Controller Ron Knecht, who’s spearheading the drive to repeal the commerce tax, said Friday it’s going to be tough to redo the petition and get it on the ballot because of the limited amount of time remaining before signatures must be submitted.
The Nevada Supreme Court on Wednesday ruled the existing referendum petition doesn’t adequately tell voters the impact of the measure — specifically it would unbalance the state budget by eliminating more than $121 million the controversial tax would funnel into K-12 education.
Asked if they can do it, Knecht said, “We’re not sure.”
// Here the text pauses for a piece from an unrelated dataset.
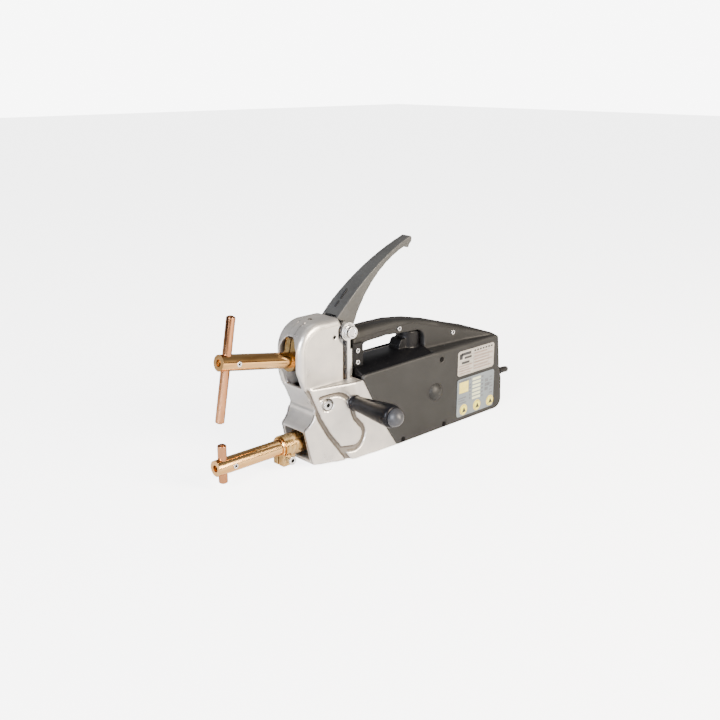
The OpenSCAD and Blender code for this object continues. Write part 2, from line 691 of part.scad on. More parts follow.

Knecht said the group backing the petition had gathered about 20,000 signatures as of last week but wouldn’t have to start all over again. The group must collect 55,234 valid signatures of registered Nevada voters, including at least 13,809 in each of Nevada’s four congressional districts, to qualify the petition for the November ballot.
The problem, said Knecht, the group only has until June 21 to do so.
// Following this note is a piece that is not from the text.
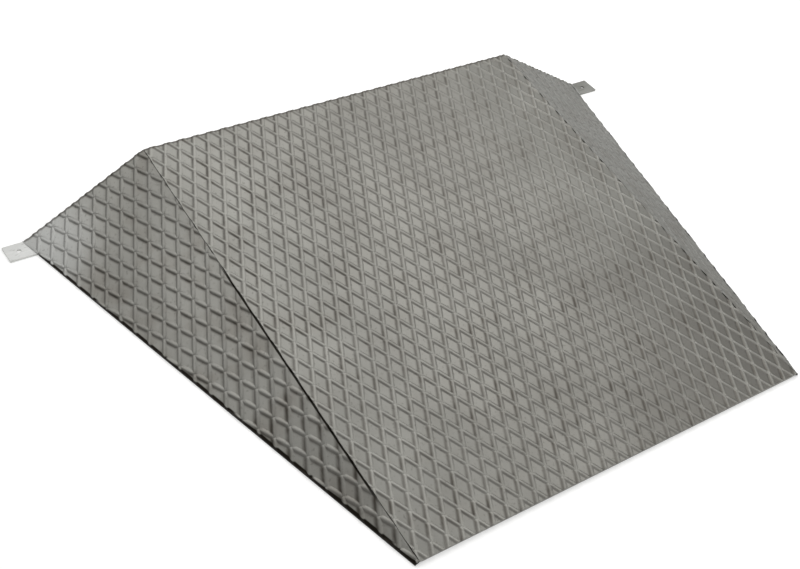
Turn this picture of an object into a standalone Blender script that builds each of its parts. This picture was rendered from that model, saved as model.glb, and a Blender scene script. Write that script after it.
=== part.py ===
# Access ramp: a sloped tread-plate deck with a triangular wing down each side, welded over a frame of
# tapered stringers, and held to the floor by a drilled ear at each rear corner.
# Units are metres. X runs across the ramp, +Y points at its high end, +Z is up.
# The origin is on the floor, under the middle of the ramp.

import bpy
import bmesh
from math import radians, sqrt

# Overall size
deck_width = 0.914
base_width = 1.420
run = 0.990
rise = 0.152

# Sheet, measured over its raised pattern, and the joints between pieces
plate_thickness = 0.0045
seam_gap = 0.0003
ridge_chamfer = 0.0015

# Tapered bar under the front edge
toe_height = 0.0045
toe_bar_width = 0.050
toe_setback = 0.0015
toe_bar_end_gap = 0.008

# Upright plate across the high end, and the blunt tips of what tapers down to the floor
rear_plate_thickness = 0.005
blunt_height = 0.004

# Tapered stringers with a bent foot
stringer_thickness = 0.005
stringer_foot = 0.030
stringer_bend = 0.004
stringer_edge_inset = 0.012
stringer_names = ("left_edge", "left_inner", "centre", "right_inner", "right_edge")

# Flat bars between the stringers
cross_bar_thickness = 0.005
cross_bar_depth = 0.040
cross_bar_from_wall = 0.450

# Webs under the wings
gusset_thickness = 0.005
gusset_rear_from_wall = 0.300
gusset_front_from_wall = 0.600

# Drilled ears on the floor
ear_reach = 0.044
ear_depth = 0.044
ear_thickness = 0.0045
ear_prep = 0.0027
ear_edge_bevel = 0.0004
ear_hole_diameter = 0.009
ear_hole_from_end = 0.026
ear_hole_sides = 32

# Weld beads
bead_leg = 0.004
bead_crown = 0.0006
bead_length = 0.150
bead_from_end = 0.060
ridge_bead_half_width = 0.004
ridge_bead_throat = 0.003
ridge_bead_from_front = 0.060

# Places that follow from the sizes above
deck_half = deck_width / 2
base_half = base_width / 2
wall_y = run / 2
front_y = -run / 2
wing_start = deck_half + seam_gap


def fall_for(height, reach, level):
    # Fall per metre of a sheet that drops its own thickness and this reach within this height
    t = plate_thickness
    return (height * reach - t * sqrt(height ** 2 + level * (reach ** 2 - t ** 2))) / (reach ** 2 - t ** 2)


# Slopes of the deck and the wings, and the height of the sheet's thickness when cut upright
deck_slope = fall_for(rise - toe_height - seam_gap, run, 1.0)
deck_drop = plate_thickness * sqrt(1 + deck_slope ** 2)
front_height = toe_height + seam_gap + deck_drop
wing_fall = fall_for(rise, base_half - wing_start, 1 + deck_slope ** 2)
wing_drop = plate_thickness * sqrt(1 + deck_slope ** 2 + wing_fall ** 2)
wing_front_half = wing_start + (front_height - wing_drop) / wing_fall

toe_bar_front = front_y + toe_setback
toe_bar_back = toe_bar_front + toe_bar_width
stringer_front = toe_bar_back + seam_gap
stringer_back = wall_y - rear_plate_thickness - seam_gap
stringer_reach = deck_half - stringer_edge_inset - stringer_thickness / 2
stringer_spacing = 2 * stringer_reach / (len(stringer_names) - 1)
cross_bar_back = wall_y - cross_bar_from_wall
cross_bar_front = cross_bar_back - cross_bar_thickness
ear_end = base_half + ear_reach

# Corners cut away so that a bead passes: under a ridge, and beside a stringer
ridge_relief = ridge_bead_half_width + ridge_bead_throat / wing_fall
bead_relief = 2 * (bead_leg + bead_crown)

# Across the slanting floor edge of a wing, distance measured along X for each metre square to it
edge_skew = sqrt(1 + ((base_half - wing_front_half) / run) ** 2)


def deck_top(y):
    return front_height + deck_slope * (y - front_y)


def deck_under(y):
    return deck_top(y) - deck_drop


def wing_top(x, y):
    return deck_top(y) - wing_fall * (x - wing_start)


def wing_under(x, y):
    return wing_top(x, y) - wing_drop


def wing_x_at(under, y):
    # Distance from the middle at which the wing's underside is this high
    return wing_start + (deck_top(y) - wing_drop - under) / wing_fall


def floor_edge_x(y):
    # The wing's upright cut edge along the floor, seen from above
    share = (wall_y - y) / run
    return base_half + (wing_front_half - base_half) * share


def make_material(name, colour, roughness, metallic):
    material = bpy.data.materials.new(name)
    material.use_nodes = True
    shader = material.node_tree.nodes["Principled BSDF"]
    shader.inputs["Base Color"].default_value = (*colour, 1.0)
    shader.inputs["Roughness"].default_value = roughness
    shader.inputs["Metallic"].default_value = metallic
    return material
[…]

“The court’s decision has set us back,” he said.
Knecht’s said his legal team was contacting District Judge James Wilson on Friday asking what he wanted it to do.
He said the group RIP Commerce Tax can have a new Description of Effect to Wilson correcting the high court’s objections almost immediately but that the group first needs to know how Wilson wants to proceed.
“If we can get a new (Description of Effect) and new petitions printed and get them on the streets next week, we would have a chance of getting the 70,000 plus signatures we think we need,” Knecht said.
The extra signatures are necessary in any petition drive because about 20 percent of the names collected are normally disqualified for not being registered Nevada voters.
In the court opinion, Justice Nancy Saitta wrote by ignoring the impact of the petition on the budget, the measure is “materially misleading.”
“The petition’s signers have been both deceived and misled,” she wrote.
Knecht said the amount the tax was expected to generate was less than a half percent of the state budget and well within the margin of error for the revenue projections used to build the state budget.
“This is what the Supreme Court does not understand: There will be no significant effect on the balanced budget mandate,” he said.